Mon, June 8, 2015 10:54am EDT by 1 Comment
Hot 97 Summer Jam Riots
Courtesy of Katherine Mateo/Instagram

Oh no! Violence erupted at the Hot 97 Summer Jam concert in New Jersey and police were forced to use tear gas to break up the uncontrollable riots — find out exactly what happened.

What was meant to be a fun night of music by artists such as Chris Brown and Big Sean quickly turned into a nightmare for over 1,000 concert attendees on June 7 at MetLife stadium. Metal barriers were trampled when armed police started to unleash painful tear gas outside of the stadium. We have all the details on what happened to cause the violence.


Eye-witnesses blame the riots, which started around 7pm, on slow security preventing people with tickets from getting into the concert in time, Daily Mail reported. Officials, on the other hand, have a different story.

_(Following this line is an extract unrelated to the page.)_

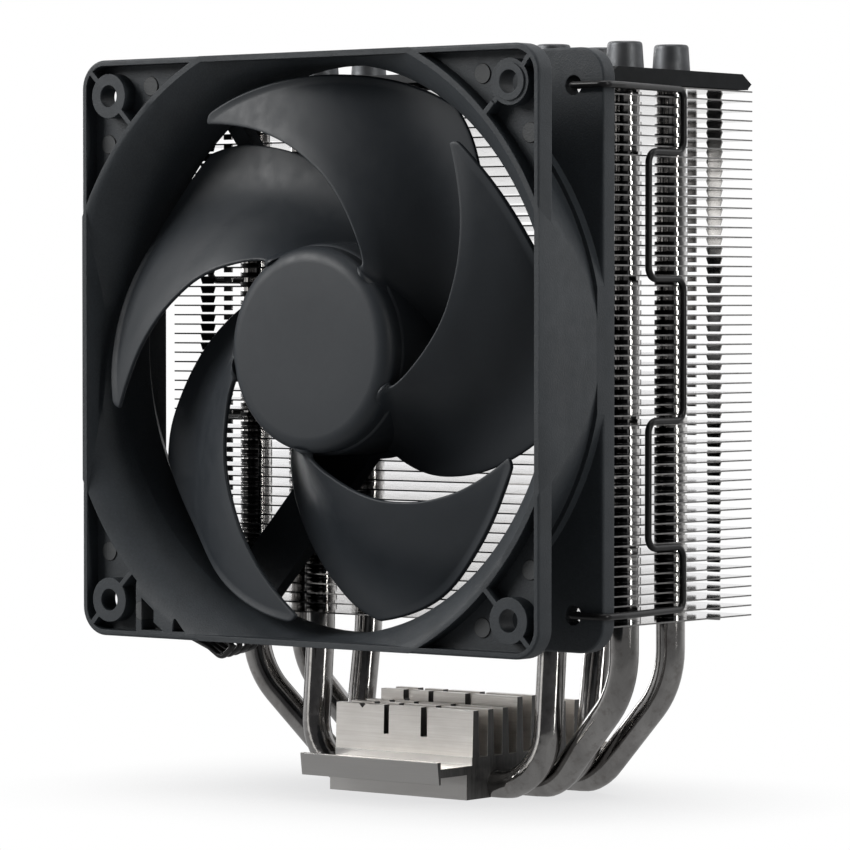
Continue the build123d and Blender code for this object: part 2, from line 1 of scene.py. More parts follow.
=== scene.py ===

They claim the disturbance was caused by people without tickets who were trying to sneak into the event for free by climbing over fences and forcing their way through security.

When police arrived to the scene, they tried to disperse the large crowd by setting off an ear-piercing alarm and when that didn’t work, they were forced to use the tear gas. “Barbaric — the way they treat our people is like animals,” a concertgoer told CBS. “If there was another concert this would’ve never happened.”

The annual concert was held by New York radio station Hot 97 and featured popular performers like Chris Brown, Kendrick Lamar, Trey Songz and Big Sean. Another concertgoer told Daily Mail, “Security was being extremely slow, and people were waiting to be let in. I had a ticket. Everyone had ticket, but security was being very slow and everyone got agitated.”

After the riots broke out, the gates to get inside were closed and no one else was allowed in. The extent of the injuries were not immediately clear, although one man was reportedly Maced and another was apprehended on the ground by police.